How to use single letters to form words

Hey I currently have this code. It gets the user to input strings into an array, with a limit of 5. I plan to use the array to then form words from the array. How can I achieve this?
const int row = 5;
char array[row];
char count = 0;
char letter;
while (count < 5)
{
cout << "Enter a letter: ";
cin >> letter;
array[count] = letter;
count++;
}
cout << "Letter inputed" << endl;
for (count = 0; count < 5; count++)
{
cout << array[count] << " " << endl;
}
system("pause");
Here's a hint to get you started on the right track: don't even consider using std::next_permutation unless this is something you'll only ever use once or twice (and probably not even then, because it's actually more complicated than doing the job right).
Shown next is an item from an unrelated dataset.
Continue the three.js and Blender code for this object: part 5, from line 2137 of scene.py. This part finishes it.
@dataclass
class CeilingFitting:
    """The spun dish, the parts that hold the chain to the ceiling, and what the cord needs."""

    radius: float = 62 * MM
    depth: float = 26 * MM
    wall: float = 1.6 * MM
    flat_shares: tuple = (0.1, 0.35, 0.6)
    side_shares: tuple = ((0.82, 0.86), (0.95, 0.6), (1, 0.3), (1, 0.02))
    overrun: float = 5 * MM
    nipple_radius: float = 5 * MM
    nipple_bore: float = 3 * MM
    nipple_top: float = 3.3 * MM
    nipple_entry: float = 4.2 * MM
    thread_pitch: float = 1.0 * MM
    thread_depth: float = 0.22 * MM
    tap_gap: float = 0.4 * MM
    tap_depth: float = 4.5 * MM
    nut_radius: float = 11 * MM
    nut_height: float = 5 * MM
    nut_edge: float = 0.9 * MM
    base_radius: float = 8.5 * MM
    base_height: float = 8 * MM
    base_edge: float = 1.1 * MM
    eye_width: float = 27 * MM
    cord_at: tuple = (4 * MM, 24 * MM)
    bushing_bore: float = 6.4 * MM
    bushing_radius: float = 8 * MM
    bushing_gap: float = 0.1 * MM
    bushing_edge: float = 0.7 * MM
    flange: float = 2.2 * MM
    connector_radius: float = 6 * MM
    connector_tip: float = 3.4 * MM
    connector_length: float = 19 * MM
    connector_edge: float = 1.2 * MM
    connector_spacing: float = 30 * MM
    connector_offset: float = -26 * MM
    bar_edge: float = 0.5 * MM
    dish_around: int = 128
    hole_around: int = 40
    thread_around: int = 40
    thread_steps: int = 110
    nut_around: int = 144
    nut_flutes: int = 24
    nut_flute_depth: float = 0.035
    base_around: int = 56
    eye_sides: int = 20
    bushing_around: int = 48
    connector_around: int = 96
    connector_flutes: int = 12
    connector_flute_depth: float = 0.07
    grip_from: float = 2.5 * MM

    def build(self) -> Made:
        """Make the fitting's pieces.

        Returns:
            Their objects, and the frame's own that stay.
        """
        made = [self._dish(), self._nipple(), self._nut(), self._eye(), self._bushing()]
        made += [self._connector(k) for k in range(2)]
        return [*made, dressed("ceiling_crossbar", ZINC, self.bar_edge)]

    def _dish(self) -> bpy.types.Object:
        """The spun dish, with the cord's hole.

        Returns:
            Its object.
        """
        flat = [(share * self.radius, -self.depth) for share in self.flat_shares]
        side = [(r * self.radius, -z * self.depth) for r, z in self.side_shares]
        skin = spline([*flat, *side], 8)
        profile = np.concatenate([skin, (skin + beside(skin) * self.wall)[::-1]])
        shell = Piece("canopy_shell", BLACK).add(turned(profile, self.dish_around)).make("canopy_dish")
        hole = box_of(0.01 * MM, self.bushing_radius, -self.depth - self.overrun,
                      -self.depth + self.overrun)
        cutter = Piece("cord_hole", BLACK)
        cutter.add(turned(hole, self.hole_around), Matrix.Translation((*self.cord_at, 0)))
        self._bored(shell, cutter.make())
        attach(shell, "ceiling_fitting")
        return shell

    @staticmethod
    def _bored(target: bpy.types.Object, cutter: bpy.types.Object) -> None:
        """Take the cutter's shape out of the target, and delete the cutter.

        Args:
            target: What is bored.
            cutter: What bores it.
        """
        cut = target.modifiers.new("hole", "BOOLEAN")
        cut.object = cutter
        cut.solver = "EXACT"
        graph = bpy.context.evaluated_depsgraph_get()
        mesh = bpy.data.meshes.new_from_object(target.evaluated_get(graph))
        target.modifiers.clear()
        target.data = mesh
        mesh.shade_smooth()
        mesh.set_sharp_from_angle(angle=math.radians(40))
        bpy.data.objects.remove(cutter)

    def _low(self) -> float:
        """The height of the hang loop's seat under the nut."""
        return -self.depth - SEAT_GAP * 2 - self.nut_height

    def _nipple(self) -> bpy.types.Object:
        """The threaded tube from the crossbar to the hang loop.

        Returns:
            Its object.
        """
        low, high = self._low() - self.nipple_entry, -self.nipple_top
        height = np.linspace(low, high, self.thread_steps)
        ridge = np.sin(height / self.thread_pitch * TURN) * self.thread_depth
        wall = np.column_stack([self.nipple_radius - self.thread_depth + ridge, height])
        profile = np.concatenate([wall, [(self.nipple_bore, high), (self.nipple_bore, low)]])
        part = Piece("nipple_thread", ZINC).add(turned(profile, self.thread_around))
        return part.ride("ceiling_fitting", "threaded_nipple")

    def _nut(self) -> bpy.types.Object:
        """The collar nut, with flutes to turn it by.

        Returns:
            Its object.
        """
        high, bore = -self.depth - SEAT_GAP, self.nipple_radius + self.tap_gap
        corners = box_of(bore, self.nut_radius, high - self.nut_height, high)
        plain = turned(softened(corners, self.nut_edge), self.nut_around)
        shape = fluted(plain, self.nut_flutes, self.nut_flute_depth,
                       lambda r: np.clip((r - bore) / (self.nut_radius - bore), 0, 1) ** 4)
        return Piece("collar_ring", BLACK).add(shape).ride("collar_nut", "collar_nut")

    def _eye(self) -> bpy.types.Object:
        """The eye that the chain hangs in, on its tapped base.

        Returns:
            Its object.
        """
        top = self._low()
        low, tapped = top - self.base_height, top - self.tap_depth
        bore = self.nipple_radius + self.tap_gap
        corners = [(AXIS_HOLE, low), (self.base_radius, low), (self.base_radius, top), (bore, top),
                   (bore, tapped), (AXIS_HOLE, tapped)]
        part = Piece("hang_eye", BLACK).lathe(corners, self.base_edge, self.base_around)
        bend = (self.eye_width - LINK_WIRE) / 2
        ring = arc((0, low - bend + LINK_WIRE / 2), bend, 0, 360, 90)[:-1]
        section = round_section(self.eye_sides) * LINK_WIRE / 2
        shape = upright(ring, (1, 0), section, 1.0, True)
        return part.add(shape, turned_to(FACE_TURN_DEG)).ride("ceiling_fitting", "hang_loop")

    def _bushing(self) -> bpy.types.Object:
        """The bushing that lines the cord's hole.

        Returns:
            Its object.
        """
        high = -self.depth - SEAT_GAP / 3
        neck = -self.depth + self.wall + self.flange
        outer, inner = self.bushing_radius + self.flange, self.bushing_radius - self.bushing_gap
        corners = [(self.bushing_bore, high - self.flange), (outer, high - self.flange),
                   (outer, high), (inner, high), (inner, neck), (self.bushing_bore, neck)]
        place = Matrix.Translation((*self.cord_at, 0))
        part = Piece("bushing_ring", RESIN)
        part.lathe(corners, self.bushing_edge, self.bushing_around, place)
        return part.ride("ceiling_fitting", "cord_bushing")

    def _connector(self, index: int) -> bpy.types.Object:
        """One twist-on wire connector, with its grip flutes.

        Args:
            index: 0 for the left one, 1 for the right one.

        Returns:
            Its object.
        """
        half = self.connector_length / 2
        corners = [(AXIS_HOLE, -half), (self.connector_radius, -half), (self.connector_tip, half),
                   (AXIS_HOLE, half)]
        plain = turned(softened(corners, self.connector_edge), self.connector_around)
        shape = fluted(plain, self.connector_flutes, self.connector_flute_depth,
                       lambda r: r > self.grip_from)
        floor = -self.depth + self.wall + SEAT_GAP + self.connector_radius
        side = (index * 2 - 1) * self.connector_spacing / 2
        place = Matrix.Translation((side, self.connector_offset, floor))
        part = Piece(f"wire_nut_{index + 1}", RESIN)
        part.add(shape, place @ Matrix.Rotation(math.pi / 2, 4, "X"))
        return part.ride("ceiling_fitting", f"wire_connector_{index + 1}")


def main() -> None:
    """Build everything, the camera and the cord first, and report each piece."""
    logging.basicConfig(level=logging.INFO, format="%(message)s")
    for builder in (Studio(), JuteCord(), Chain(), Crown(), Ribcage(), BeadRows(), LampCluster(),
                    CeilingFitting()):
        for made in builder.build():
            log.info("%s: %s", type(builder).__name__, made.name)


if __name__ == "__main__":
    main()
Using std::next_permutation, your function will be approximately N! times slower than necessary1 -- in the case of 5 letters, that'll be 120 times slower, and if you ever use longer words, it'll get worse very quickly (e.g., for 10 letters it's over 3.5 million).
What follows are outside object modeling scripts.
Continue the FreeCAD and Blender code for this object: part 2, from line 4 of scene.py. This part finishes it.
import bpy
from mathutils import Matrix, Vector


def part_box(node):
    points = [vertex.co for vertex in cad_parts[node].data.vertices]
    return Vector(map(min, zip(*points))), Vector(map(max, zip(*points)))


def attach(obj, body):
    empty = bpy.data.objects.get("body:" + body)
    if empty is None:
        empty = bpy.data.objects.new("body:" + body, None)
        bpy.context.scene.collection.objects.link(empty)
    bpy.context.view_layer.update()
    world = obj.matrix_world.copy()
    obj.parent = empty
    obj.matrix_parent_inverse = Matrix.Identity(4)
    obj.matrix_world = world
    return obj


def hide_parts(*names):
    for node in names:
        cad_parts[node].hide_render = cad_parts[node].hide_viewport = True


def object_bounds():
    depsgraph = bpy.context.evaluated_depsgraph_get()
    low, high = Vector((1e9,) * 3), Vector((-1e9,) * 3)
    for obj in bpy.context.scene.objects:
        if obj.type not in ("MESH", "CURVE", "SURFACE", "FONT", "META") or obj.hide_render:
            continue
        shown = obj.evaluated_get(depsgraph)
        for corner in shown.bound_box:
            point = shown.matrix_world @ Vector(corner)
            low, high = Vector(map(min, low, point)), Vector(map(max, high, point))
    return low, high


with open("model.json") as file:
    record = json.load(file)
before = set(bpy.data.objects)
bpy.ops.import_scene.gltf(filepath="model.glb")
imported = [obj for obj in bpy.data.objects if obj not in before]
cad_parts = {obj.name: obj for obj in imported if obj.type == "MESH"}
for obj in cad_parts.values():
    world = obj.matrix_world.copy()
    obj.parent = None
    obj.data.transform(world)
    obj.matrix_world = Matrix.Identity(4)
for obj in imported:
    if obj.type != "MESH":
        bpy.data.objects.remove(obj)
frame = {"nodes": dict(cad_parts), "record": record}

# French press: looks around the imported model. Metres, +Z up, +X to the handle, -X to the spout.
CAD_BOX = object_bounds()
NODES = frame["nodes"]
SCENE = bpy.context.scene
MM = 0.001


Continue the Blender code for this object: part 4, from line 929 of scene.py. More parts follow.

Instead, start by pre-processing your dictionary. Instead of a std::set<std::string> of words, create an std::map<std::string, std::vector<string>> (or std::unordered_map, though English has few enough words that this probably won't make a huge difference). As you read in a word from the dictionary, create a sorted version of that string. Use that as the key, and push the original version of the word onto the vector for that key.
Then when you get a word from the user, sort it, look that up in the map, and the associated vector will contain every word (from your dictionary) that can be created from those letters.
1. If you use std::map instead of std::unordered_map, that should be something like N!/(log N), but N! grows so fast and log N grows so slowly that it the difference is negligible (if you get N large enough that log N = 3, N! will be so large that N!/log N computation steps...well, you start to get into questions of cosmology, like whether the universe will have died of heat death before then (to which the answer seems to be "yes, probably").
Here's a hint to get you started. There's a function in the standard library called std::next_permutation. Assuming you have a dictionary of words to check against, a possible solution could look like this:
std::sort(array, array + row);
do {
// Check if array is a word.
} while (std::next_permutation(array, array + row));
This will cycle through every permutation of letters. It's now up to you to verify that it is a valid word.
This solution uses an associative array to map from sorted letters of the word to the words having such sorted letters. It's thus possible to get an answer with one lookup in the map, which takes asymptotically O(log N) time, where N is a size of your dictionary.
Create a file named dic.txt. In case you're using Visual Studio it should be in the same directory as your *.cpp files. Put several words inside in a "word in a row" format. Try the following code:
#include <iostream>
#include <string>
#include <map>
#include <vector>
#include <fstream>
#include <algorithm>
using namespace std;
int main() {
// Dictionary file is in a "word in a row" format
map< string, vector<string> > dictionary;
ifstream dictionary_file("dic.txt");
if (!dictionary_file.good()) {
cout << "File doesn't exist" << endl;
return 0;
}
string word;
while (dictionary_file >> word) {
string key = word;
sort(key.begin(), key.end());
dictionary[key].push_back(word);
}
// Read the letters
string letters;
cin >> letters;
if (letters.size() > 5) {
cout << "Too much letters" << endl;
return 0;
}
// Sort the letters
sort(letters.begin(), letters.end());
// Output the answers
vector<string> & ret = dictionary[letters];
for (size_t i = 0, ilen = ret.size(); i < ilen; ++i) {
cout << ret[i] << endl;
}
}
Mention that such a solution cares for a case your letters are in. In case you don't need it, you can add calls to strtolower function (got that name from PHP) before you add a word to your dictionary and before you sort your letters.
string strtolowers(string const & word) {
string ret = word;
transform(ret.begin(), ret.end(), ret.begin(), tolower);
return ret;
}
You'll need to add <cctype> header for this function to work.